▶ WRITTEN REQUEST:
Among the lines below, keep only those from the one containing "shown = obj.evaluated_get(depsgraph)" through the one containing "RING_COUNT = 10", and reproduce them exactly.

▶ INFORMATION SHOWN:
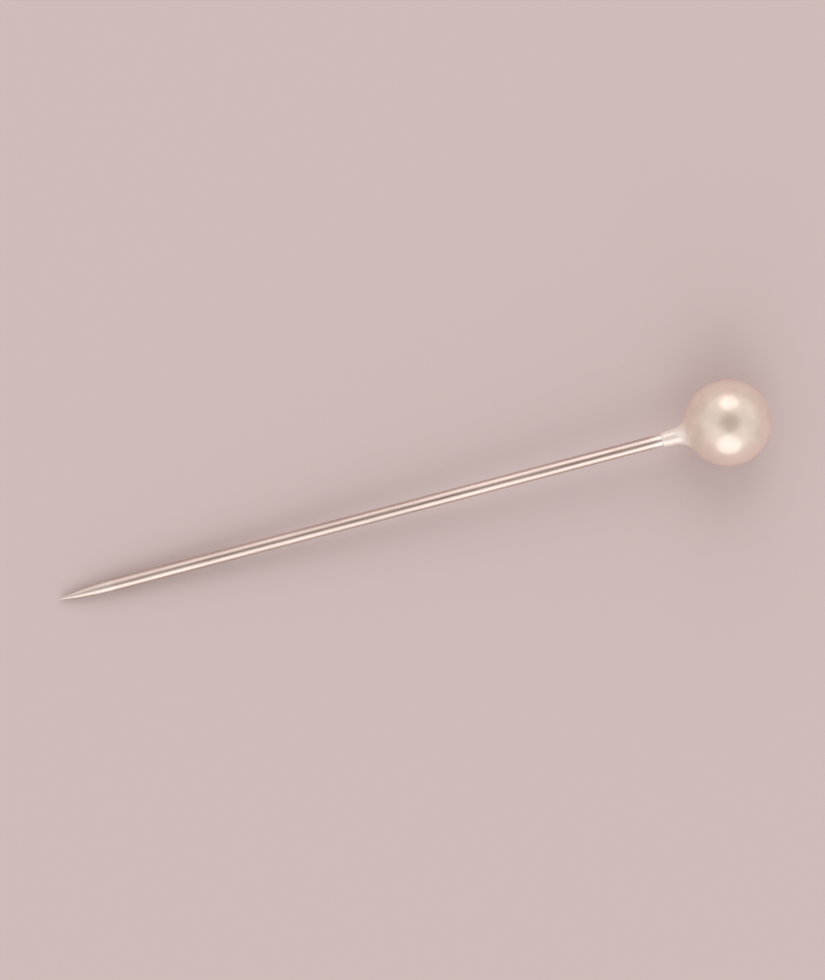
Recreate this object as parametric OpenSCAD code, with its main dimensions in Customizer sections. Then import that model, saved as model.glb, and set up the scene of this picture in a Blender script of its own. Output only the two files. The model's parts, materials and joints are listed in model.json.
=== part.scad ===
// Straight pin with a moulded pearl head.
// It lies as it comes to rest on a flat surface at z = 0, along X, with its head at +X.
// The ball carries one end and the start of the ground point carries the other, so its axis is tilted.

/* [Pin] */
// Length from the tip of the point to the far side of the ball
overall_length = 34; // [28:0.5:45]

/* [Shank] */
// Diameter of the drawn wire
wire_d = 0.6; // [0.5:0.05:0.8]
// Length of the ground point, from the full wire to its tip
point_length = 2.7; // [2:0.1:3.2]
// Width of the tiny blunt face that ends the point
tip_d = 0.05; // [0.03:0.01:0.1]
// How far the seated end runs past the centre of the ball
seat_past_centre = 0.9; // [0.2:0.1:1]
// Depth of the ring grooves in the seated end, which the plastic grips
ring_depth = 0.04; // [0.02:0.01:0.06]
// Distance from one ring groove to the next
ring_pitch = 0.4; // [0.3:0.05:0.8]

/* [Head] */
// Diameter of the ball
head_d = 4; // [3.2:0.1:5]
// Length of the neck, from the ball to its mouth
neck_length = 1.1; // [0.9:0.1:2]
// Thickness of the plastic at the mouth of the neck, above the wire
lip_wall = 0.05; // [0.03:0.01:0.1]
// Angle of the neck's side to the axis of the pin
neck_taper = 3; // [0:1:10]
// Radius of the hollow blend between the neck and the ball
neck_fillet = 0.85; // [0.4:0.05:1]
// Clearance round the wire in its socket; a moulded head has none
seat_clearance = 0; // [0:0.005:0.03]

/* [Hidden] */
wire_color = "silver";
pearl_color = "linen";
// Sides of a round, and of the wide arc of the point
round_fn = 96;
arc_fn = 1440;
// How far outlines that touch smoothly run into each other, so that they cross and leave no sliver
bite = 0.00005;

wire_r = wire_d / 2;
tip_r = tip_d / 2;
head_r = head_d / 2;

// Places along the pin's own axis, from the centre of the ball towards the tip
tip_z = overall_length - head_r;
shoulder_z = tip_z - point_length;
mouth_z = head_r + neck_length;

// The ring grooves share out the seated end evenly, from its end to the mouth of the neck.
seat_length = mouth_z + seat_past_centre;
ring_count = max(1, round(seat_length / ring_pitch));
half_ring = seat_length / ring_count / 2;

// The side of the ground point is an arc that leaves the wire without a corner.
point_narrowing = wire_r - tip_r;
point_arc_r = (point_length ^ 2 / point_narrowing + point_narrowing) / 2;
arc_centre_offset = point_arc_r - wire_r;

// The tapered side of the neck touches the round lip at its mouth and the hollow blend at the ball.
// Each place in the neck is a distance from the axis and a place along it.
side_normal = [cos(neck_taper), sin(neck_taper)];
side_direction = [sin(neck_taper), -cos(neck_taper)];
lip_centre = [wire_r, mouth_z - lip_wall];
side_start = lip_centre + (lip_wall - bite) * side_normal;
blend_line = side_start + neck_fillet * side_normal;
blend_along = -blend_line * side_direction;
blend_shift = blend_along - sqrt(blend_along ^ 2 - blend_line * blend_line + (head_r + neck_fillet) ^ 2);
blend_centre = blend_line + blend_shift * side_direction;
side_end = side_start + blend_shift * side_direction;

// The tilt at which the ball and the arc of the point both touch the surface
rest_tilt = acos((point_arc_r - head_r) / norm([arc_centre_offset, shoulder_z]))
    - atan2(shoulder_z, arc_centre_offset);

// Half of the length that the tilted pin covers
half_span = (head_r + tip_z * cos(rest_tilt) + tip_r * sin(rest_tilt)) / 2;

// Outline of the seated end, grown by a clearance. It runs on past the mouth, where the bare wire hides it.
module seat_outline(grown) {
    root_r = wire_r - ring_depth + grown;
    crest_r = wire_r + grown;
    start_z = -seat_past_centre - grown;
    past_mouth_z = mouth_z + lip_wall;
    polygon([
        [0, start_z],
        [root_r, start_z],
        for (i = [2 * ring_count - 1 : -1 : 0])
            [i % 2 == 0 ? root_r : crest_r, mouth_z - i * half_ring],
        [root_r, past_mouth_z],
        [0, past_mouth_z]
    ]);
}

// Outline of the bare wire, from the mouth of the neck to the ground point
module wire_outline() {
    translate([0, mouth_z])
        square([wire_r, shoulder_z - mouth_z]);
}

// Outline of the ground point
module point_outline() {
    translate([0, shoulder_z])
        intersection() {
            translate([-arc_centre_offset, 0])
                circle(r = point_arc_r, $fn = arc_fn);
            square([wire_r, point_length]);
        }
}

// Outline of the ball, without its socket
module ball_outline() {
    intersection() {
        circle(r = head_r, $fn = round_fn);
        translate([0, -head_r])
            square([head_r, head_d]);
    }
}

// Outline of the hollow blend, the tapered neck and its round lip, without the socket
module neck_outline() {
    difference() {
        polygon([
            [0, 0],
            blend_centre,
            side_end,
            side_start,
            lip_centre,
            [wire_r, mouth_z - bite],
            [0, mouth_z - bite]
        ]);
        translate(blend_centre)
            circle(r = neck_fillet + bite, $fn = round_fn);
    }
    translate(lip_centre)
        circle(r = lip_wall, $fn = round_fn);
}

// Turns an outline about the pin's own axis and lays the piece on the surface
module turn_and_lay() {
    translate([half_span - head_r, 0, head_r])
        rotate([0, -90 - rest_tilt, 0])
            rotate_extrude($fn = round_fn)
                children();
}

// Drawn steel wire with a ground point at one end and ring grooves under the head at the other
module shank() {
    color(wire_color)
        turn_and_lay() {
            seat_outline(0);
            wire_outline();
            point_outline();
        }
}

// Plastic ball and neck, moulded round the seated end of the wire
module pearl_head() {
    color(pearl_color)
        turn_and_lay()
            difference() {
                union() {
                    ball_outline();
                    neck_outline();
                }
                seat_outline(seat_clearance);
            }
}

shank();
pearl_head();
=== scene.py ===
"""Looks of a straight pin with a moulded pearl head, lying on a pale floor and seen from straight above."""

import json
import math

import bpy
from mathutils import Matrix, Vector


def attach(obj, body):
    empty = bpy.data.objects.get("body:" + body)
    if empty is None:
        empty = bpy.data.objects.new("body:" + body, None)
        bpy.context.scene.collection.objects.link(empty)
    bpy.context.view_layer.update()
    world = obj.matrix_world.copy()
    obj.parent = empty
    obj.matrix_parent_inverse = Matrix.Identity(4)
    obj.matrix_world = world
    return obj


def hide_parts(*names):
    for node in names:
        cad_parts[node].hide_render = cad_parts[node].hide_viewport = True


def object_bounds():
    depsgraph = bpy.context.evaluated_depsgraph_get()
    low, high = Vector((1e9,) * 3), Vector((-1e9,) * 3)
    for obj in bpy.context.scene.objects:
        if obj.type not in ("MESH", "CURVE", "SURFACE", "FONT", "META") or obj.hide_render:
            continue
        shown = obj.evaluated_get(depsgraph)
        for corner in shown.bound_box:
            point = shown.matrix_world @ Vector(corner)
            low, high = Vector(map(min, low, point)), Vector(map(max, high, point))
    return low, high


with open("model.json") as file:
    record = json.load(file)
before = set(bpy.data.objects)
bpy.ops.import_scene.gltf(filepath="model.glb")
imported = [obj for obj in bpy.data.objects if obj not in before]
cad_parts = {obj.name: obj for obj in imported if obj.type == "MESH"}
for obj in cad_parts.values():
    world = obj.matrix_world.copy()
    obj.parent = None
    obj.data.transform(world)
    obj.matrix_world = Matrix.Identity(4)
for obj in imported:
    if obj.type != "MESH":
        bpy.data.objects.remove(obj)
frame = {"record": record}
cad_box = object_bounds()

MM = 0.001

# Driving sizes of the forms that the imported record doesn't state
BALL_R = 2.0 * MM
NECK_LENGTH = 1.1 * MM
NECK_TAPER = math.radians(3)
NECK_FILLET = 0.85 * MM
LIP_WALL = 0.05 * MM
POINT_LENGTH = 2.7 * MM
TIP_R = 0.025 * MM
SEAT_PAST_CENTRE = 0.9 * MM
RING_DEPTH = 0.04 * MM
RING_COUNT = 10

# The pin's own axis runs from the centre of the ball to the tip, and places along it start at that centre.
mount = frame["record"]["mounts"][0]
WIRE_R = mount["dims"]["r_mm"] * MM
AXIS = Vector(mount["axis"]).normalized()
MOUTH_Z = BALL_R + NECK_LENGTH
SHOULDER_Z = MOUTH_Z + mount["dims"]["length_mm"] * MM
TIP_Z = SHOULDER_Z + POINT_LENGTH
BALL_CENTRE = Vector(mount["pos_m"]) - AXIS * MOUTH_Z

# The turn that carries the Z axis to the pin's own axis
SIDE = Vector((0, 1, 0)).cross(AXIS)
PIN_TURN = Matrix((SIDE, AXIS.cross(SIDE), AXIS)).transposed()

# Fineness of the turned meshes
BALL_SEGMENTS = 144
WIRE_SEGMENTS = 72
WIRE_RING_SPACING = 0.4 * MM
NECK_RING_SPACING = NECK_LENGTH / 10
BALL_STEPS = 84
BLEND_STEPS = 28
LIP_STEPS = 8
POINT_STEPS = 40
SHARP_CORNER = math.radians(25)

# The maps of the meshes lie in strips side by side, each with a rim left bare.
WIRE_STRIPS = 4
MAP_RIM = 0.01


# Outlines: lists of (distance from the axis, place along it)

def arc(centre, radius, start, end, steps):
    """Points along an arc of an outline, from one angle to another."""
    return [
        (
            centre[0] + radius * math.cos(start + (end - start) * i / steps),
            centre[1] + radius * math.sin(start + (end - start) * i / steps),
        )
        for i in range(steps + 1)
    ]


def stretch(start, end, spacing):
    """Points along a straight stretch of an outline, without its two ends."""
    steps = max(1, round(math.dist(start, end) / spacing))
    return [
        tuple(a + (b - a) * i / steps for a, b in zip(start, end))
        for i in range(1, steps)
    ]


def seat_outline():
    """The ring-grooved end of the wire inside the head, from its end to the mouth."""
    root_r = WIRE_R - RING_DEPTH
    half_ring = (MOUTH_Z + SEAT_PAST_CENTRE) / RING_COUNT / 2
    points = [(0.0, -SEAT_PAST_CENTRE), (root_r, -SEAT_PAST_CENTRE)]
    for i in range(2 * RING_COUNT - 1, -1, -1):
        points.append((root_r if i % 2 == 0 else WIRE_R, MOUTH_Z - i * half_ring))
    return points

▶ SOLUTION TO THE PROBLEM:
        shown = obj.evaluated_get(depsgraph)
        for corner in shown.bound_box:
            point = shown.matrix_world @ Vector(corner)
            low, high = Vector(map(min, low, point)), Vector(map(max, high, point))
    return low, high


with open("model.json") as file:
    record = json.load(file)
before = set(bpy.data.objects)
bpy.ops.import_scene.gltf(filepath="model.glb")
imported = [obj for obj in bpy.data.objects if obj not in before]
cad_parts = {obj.name: obj for obj in imported if obj.type == "MESH"}
for obj in cad_parts.values():
    world = obj.matrix_world.copy()
    obj.parent = None
    obj.data.transform(world)
    obj.matrix_world = Matrix.Identity(4)
for obj in imported:
    if obj.type != "MESH":
        bpy.data.objects.remove(obj)
frame = {"record": record}
cad_box = object_bounds()

MM = 0.001

# Driving sizes of the forms that the imported record doesn't state
BALL_R = 2.0 * MM
NECK_LENGTH = 1.1 * MM
NECK_TAPER = math.radians(3)
NECK_FILLET = 0.85 * MM
LIP_WALL = 0.05 * MM
POINT_LENGTH = 2.7 * MM
TIP_R = 0.025 * MM
SEAT_PAST_CENTRE = 0.9 * MM
RING_DEPTH = 0.04 * MM
RING_COUNT = 10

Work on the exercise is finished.